Finding the right expertise
The firm therefore looked for these skills externally and approached UWE Bristol, applying for a KTP, a government-backed programme that connects skilled graduates with businesses and universities. UWE Bristol forensic science graduate Eleigh Brewer proved to be the perfect match.
“Since Eleigh started, our orders on the forensics side have gone through the roof and she has been critical to the success of the company,” says Ian.
The KTP meant Eleigh spent two years between the university, where West Technology supplied a VMD machine to use for testing, and the company itself. “This was a fantastic opportunity for me and we were able to get results from our research that the company could use,” says Eleigh
Metal and money
The forensic scientist tested the system’s functionality with different metals. The most common method uses gold to cover the piece of evidence, then zinc to highlight any fingerprints. But gold and zinc are not necessarily the best metals to use according to some experts – especially on certain polymer materials like banknotes.

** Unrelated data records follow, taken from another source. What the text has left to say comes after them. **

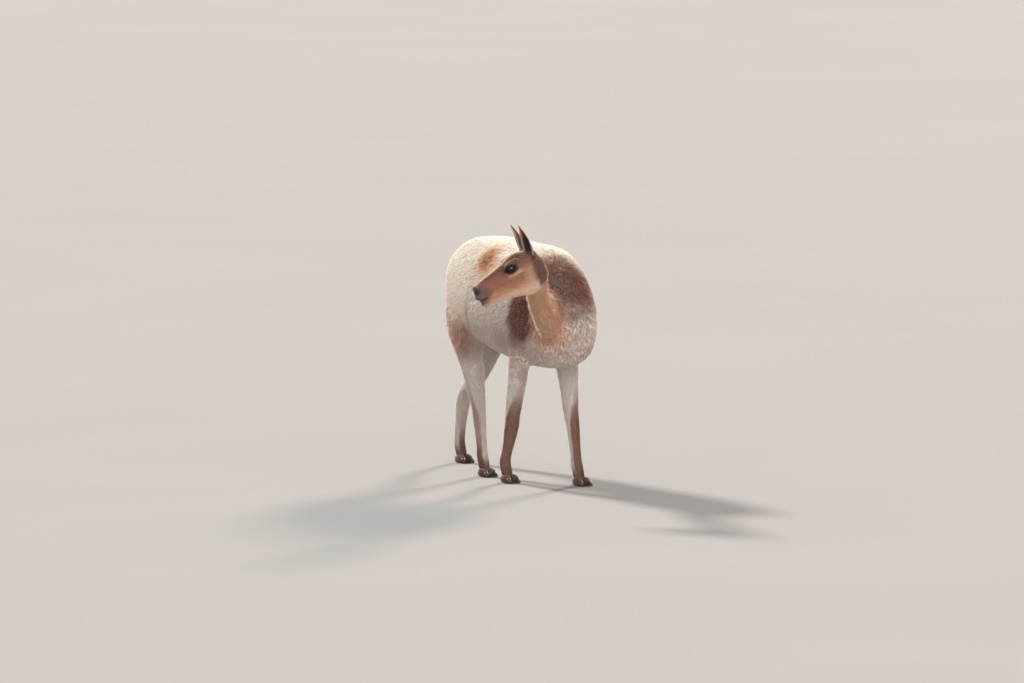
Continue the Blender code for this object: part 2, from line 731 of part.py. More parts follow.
def main():
    clear_scene()
    whole = add_toes(carve_face(add_fleece(add_head(build_body()))))
    nodes = cut_nodes(whole)
    nails = []
    for name, middle in foot_points().items():
        for side, word in ((1, "left"), (-1, "right")):
            nail = build_nail(f"nail_{name}_{word}", middle, side)
            nails.append(keep_largest(combine(nail, [grown(whole, GAP)], "DIFFERENCE")))
    ears = [combine(build_ear(side), [grown(whole, GAP)], "DIFFERENCE") for side in (1, -1)]
    tail = combine(build_tail(), [grown(whole, TAIL_GAP)], "DIFFERENCE")
    eyes = []
    for side, name in ((1, "eye_left"), (-1, "eye_right")):
        mesh = bmesh.new()
        add_ball(mesh, eye_place(side), [EYE_RADIUS] * 3)
        eyes.append(object_of(mesh, name))
    bpy.data.objects.remove(whole)
    for obj in [*ears, tail]:
        keep_largest(obj)
    pale = [nodes.pop("torso"), tail]
    for finish, objects in ((FAWN, [*nodes.values(), *ears]), (CREAM, pale), (DARK, eyes), (HORN, nails)):
        for obj in objects:
            paint(obj, "finish_" + obj.name, finish)
    stand_on_origin([*nodes.values(), *ears, *pale, *eyes, *nails])


main()
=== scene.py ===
"""Looks of the life-size vicuna: a skin under a coat of solid tufts, with eyes and toenails."""

import math
import bmesh
import bpy
import numpy as np
from mathutils import Matrix, Vector
from mathutils.kdtree import KDTree


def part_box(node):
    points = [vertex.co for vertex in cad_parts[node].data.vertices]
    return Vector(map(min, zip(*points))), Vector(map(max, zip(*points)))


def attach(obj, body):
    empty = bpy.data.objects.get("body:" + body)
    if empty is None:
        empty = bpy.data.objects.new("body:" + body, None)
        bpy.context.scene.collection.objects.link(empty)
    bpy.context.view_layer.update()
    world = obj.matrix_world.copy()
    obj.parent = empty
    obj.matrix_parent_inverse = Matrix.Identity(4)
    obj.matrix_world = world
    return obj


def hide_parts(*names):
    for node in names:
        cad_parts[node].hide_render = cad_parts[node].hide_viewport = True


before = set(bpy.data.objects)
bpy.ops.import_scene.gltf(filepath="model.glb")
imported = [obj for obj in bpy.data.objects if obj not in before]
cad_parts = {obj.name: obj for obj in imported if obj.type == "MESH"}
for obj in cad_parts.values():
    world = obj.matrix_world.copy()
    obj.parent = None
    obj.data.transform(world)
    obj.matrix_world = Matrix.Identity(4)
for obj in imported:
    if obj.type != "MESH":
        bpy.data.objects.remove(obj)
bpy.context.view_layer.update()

X_AXIS, Y_AXIS, Z_AXIS = Vector((1, 0, 0)), Vector((0, 1, 0)), Vector((0, 0, 1))

# The camera stands this many degrees to the animal's right of straight ahead, and this many above level.
CAMERA_ASIDE = 27.0
CAMERA_RISE = 5.5
CAMERA_LENS = 295.3
CAMERA_DISTANCE = 30.0
CAMERA_AIM = 0.484
FLOOR_REACH = 150.0
# The lights: a name, the way to each, its strength, its breadth in degrees and its colour.
SUNS = [
    ("behind_left", (-0.80, -0.14, 0.58), 5.5, 8.0, (1.0, 0.93, 0.80)),
    ("behind_right", (-0.60, 0.70, 0.42), 3.0, 10.0, (1.0, 0.84, 0.64)),
    ("front", (0.90, -0.26, 0.14), 3.2, 50.0, (1.0, 0.95, 0.91)),
]
GRAIN_STRETCH = (30.0, 260.0, 120.0)
SKY_COLOUR = (0.86, 0.90, 0.94, 1.0)
SKY_STRENGTH = 0.72

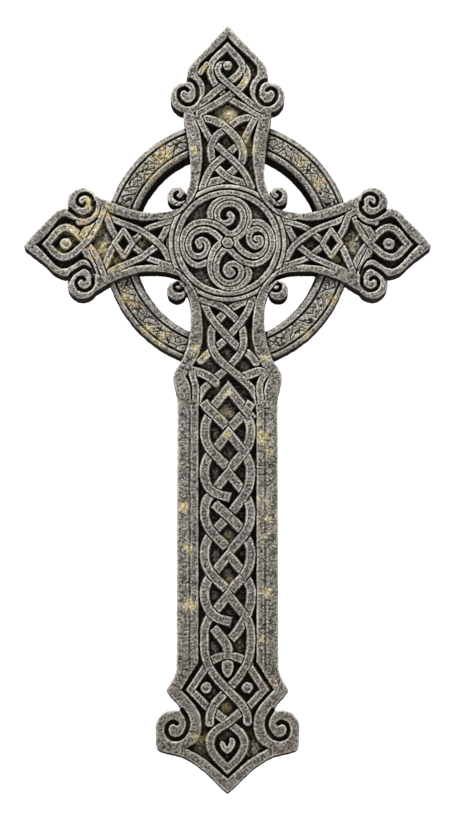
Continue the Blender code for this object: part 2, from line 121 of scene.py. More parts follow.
ARM_FLOOR = [
    (50, 214.6, C), (56, 217.6), (67.6, 219.6), (82.6, 221.2), (97.6, 219.2), (112.6, 214.6),
    (125.8, 208.4, C),
    (131, 220), (137, 231), (141.5, 239, C), (143, 225.5, C), (148.4, 222, C), (156.4, 219),
    (162.6, 217.2), (167.4, 219), (172.4, 225), (178.4, 233), (185, 240), (191.4, 245.5, C),
    (184.4, 252), (177.4, 260), (171.4, 266), (165.4, 269.5), (159.4, 269), (152.4, 265), (145, 262, C),
    (141, 250, C), (137, 257), (131, 267), (125.8, 278.6, C), (117.6, 274), (102.6, 269.2), (87.6, 266.4),
    (72.6, 265.8), (62.6, 267.6), (50, 273, C),
]

# Strands: name, width in steps, then places with a third number where the strand isn't on top.
TOP_KNOT = [
    ("over_band", 7.6, [(199, 118.6), (211, 120.3), (220, 124.3), (228, 130), (234.5, 136.5),
                        (239, 142.5), (242.2, 150), (243, 157, .8), (240.5, 163.5, 0), (235, 169.5, .6),
                        (229, 175, .1), (221, 180.5, .7), (212, 183), (203, 187)]),
    ("loop_band", 7.0, [(256.5, 118.6), (247, 118.6), (239, 120.8), (233, 125, .8), (228, 130, 0),
                        (221.5, 132.5, .7), (215.5, 138), (211.8, 146), (211.3, 153), (212.5, 160, .6),
                        (215.5, 166, 0), (218.8, 170, .8), (224, 175), (231, 179.5), (240, 182.7),
                        (251.5, 187)]),
    ("left_leg", 6.4, [(199.5, 119.5), (203, 127), (206.5, 133.5), (210.5, 140, .5), (213.5, 143, 0),
                       (218.3, 147.5, .8), (224, 153), (232, 160), (240, 168), (246, 176.5), (251.5, 188)]),
    ("right_leg", 6.6, [(254.8, 119.5), (252, 125), (249, 131), (245.5, 139, .6), (241, 144, 0),
                        (234.5, 148.8, .7), (227, 155, 0), (220, 160.5, .8), (213, 167.2), (207, 177),
                        (202, 189)]),
]
FINIAL_KNOT = [
    ("teardrop_left", 6.2, [(233, 41.6), (227.3, 47.4), (219.4, 54.8), (212.8, 62), (210.4, 70),
                            (211.8, 78), (215.6, 85), (219.6, 90.6, .8), (226, 96.6, 0), (233.4, 101.6, .9),
                            (244, 107.6), (258, 115)]),
    ("teardrop_right", 6.8, [(221.6, 41.6), (227.3, 47.4), (234, 54.4), (240, 61.6), (242.3, 68),
                             (239.4, 74), (233, 79.6, .8), (227.4, 83.6, 0), (221.6, 87.4, .6),
                             (214.2, 93.4), (207.4, 99.6), (200, 105.4), (191, 111.2)]),
    ("inner_strap", 5.8, [(224.6, 64.6, .9), (220.8, 64.8), (218, 68), (218.2, 73), (221.6, 78.4),
                          (226.4, 83), (232.6, 88.2), (240, 94.8), (248, 101.6), (257.6, 108.6), (265, 112)]),
    ("lichened_strap", 7.2, [(243.6, 67, .3), (246.6, 71.6, .5), (247, 78, .8), (243.6, 84.6),
                             (239, 89.6, .6), (234.4, 92.6, 0), (229, 96.4, .8), (222, 101),
                             (212, 107), (199.6, 113.8)]),
    ("lichened_sliver", 4.6, [(200.4, 73, .6), (203.4, 68.6, .7), (207, 64.6, .6)]),
]
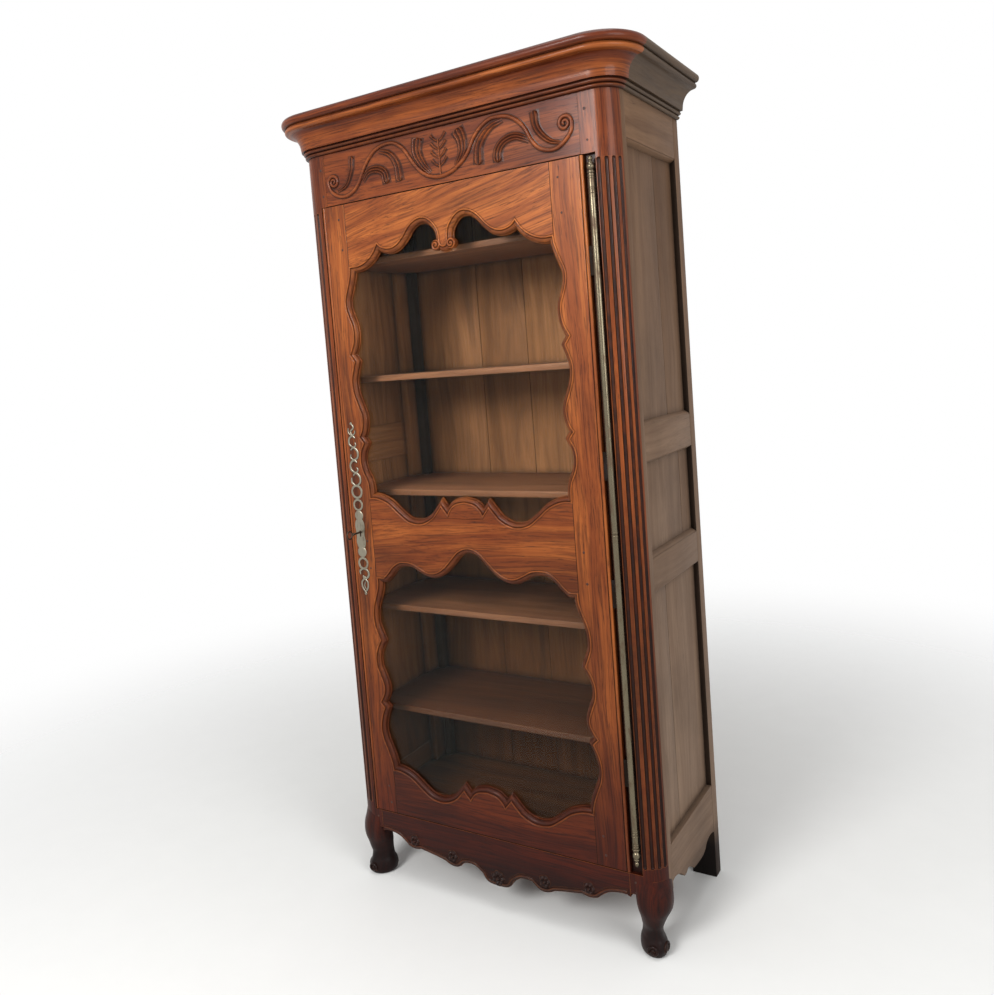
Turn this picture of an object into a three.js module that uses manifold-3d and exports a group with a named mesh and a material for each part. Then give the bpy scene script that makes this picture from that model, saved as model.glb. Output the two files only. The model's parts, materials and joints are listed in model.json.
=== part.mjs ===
// A one-door glazed bonnetiere: a tall walnut cabinet with a moulded cornice, a carved frieze,
// a door of two scalloped panes on a full-height barrel hinge, and a shaped apron on scroll feet.
// Millimetres, +Z up. X runs to the right seen from the front, the door faces -Y, and the
// origin is on the floor under the middle of the whole cabinet.
import * as THREE from "three";
import { mergeVertices } from "three/addons/utils/BufferGeometryUtils.js";
import Module from "manifold-3d";

const wasm = await Module();
wasm.setup();

// Driving dimensions of the carcass
const bodyWidth = 975;
const bodyDepth = 435;
const totalHeight = 2250;
const corniceHeight = 110;
const corniceOverhang = 68;
const cornerRadius = 58;

// Clearances
const fit = 0.3;
const mergeDistance = 0.0001;
const overrun = 5;
const runningGap = 0.4;
const doorEdgeGap = 1.8;
const doorBackGap = 1.6;

// Frame members
const frontPostDepth = 64;
const leftPostWidth = 81.5;
const rightPostWidth = 90.5;
const backPostWidth = 70.5;
const backPostDepth = 38;
const frontRailThick = 25;
const sideRailThick = 25;
const tenonThick = 9;
const frontTenonLength = 36;
const sideTenonLength = 18;
const tenonShoulder = 12;
const friezeHeight = 143;
const apronTop = 214;

// Door
const doorThick = 27;
const doorSeam = 2;
const leftLap = 15;
const rightLap = 3.5;
const lockStileWidth = 79.5;
const hingeStileWidth = 91;
const topRailWidth = 173;
const middleRailWidth = 227;
const bottomRailWidth = 129;
const upperPaneShare = 0.532;
const scallopDepth = 34;
const upperCrownRise = 102;
const upperSillDip = 72;
const lowerCrownRise = 101;
const lowerSillDip = 66;
const mouldWidth = 18;
const mouldDepth = 14;
const beadProud = 1.8;
const glassThick = 3;
const rebateDepth = 17.3;
const glassLap = 9;
const voluteRadius = 14;
const voluteSpread = 24;
const voluteDrop = 82;
const outlineStep = 22;

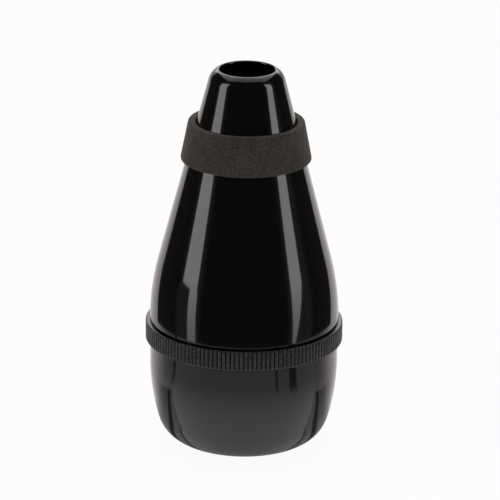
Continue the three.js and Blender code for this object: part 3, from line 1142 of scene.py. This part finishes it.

Knowing the UK was due to release a new polymer five-pound note as legal tender, Ian asked Eleigh to test and adapt the machine for use with these notes. With samples provided by the Bank of England, Eleigh set to work, forming a working relationship with the Home Office’s Centre for Applied Science and Technology (CAST) along the way.
Dr Carolyn Morton, Eleigh’s academic supervisor throughout the KTP, says her research was beneficial to UWE Bristol and has cemented its reputation as an important centre for forensic research. “By linking us with CAST and connecting us to a national network of fingerprinting research teams, this KTP has put UWE on the map,” says Carolyn, who is a senior lecturer in forensic science at UWE Bristol.
With Eleigh’s help, Ian now wants to make it easier for the VMD to highlight prints on fabric, another notoriously hard material to work with in criminal cases. “If we could determine the strength of an assault by looking at grab impressions, we could make a big difference,” says Ian.
And perhaps help catch and convict more high-profile murderers like Peter Tobin.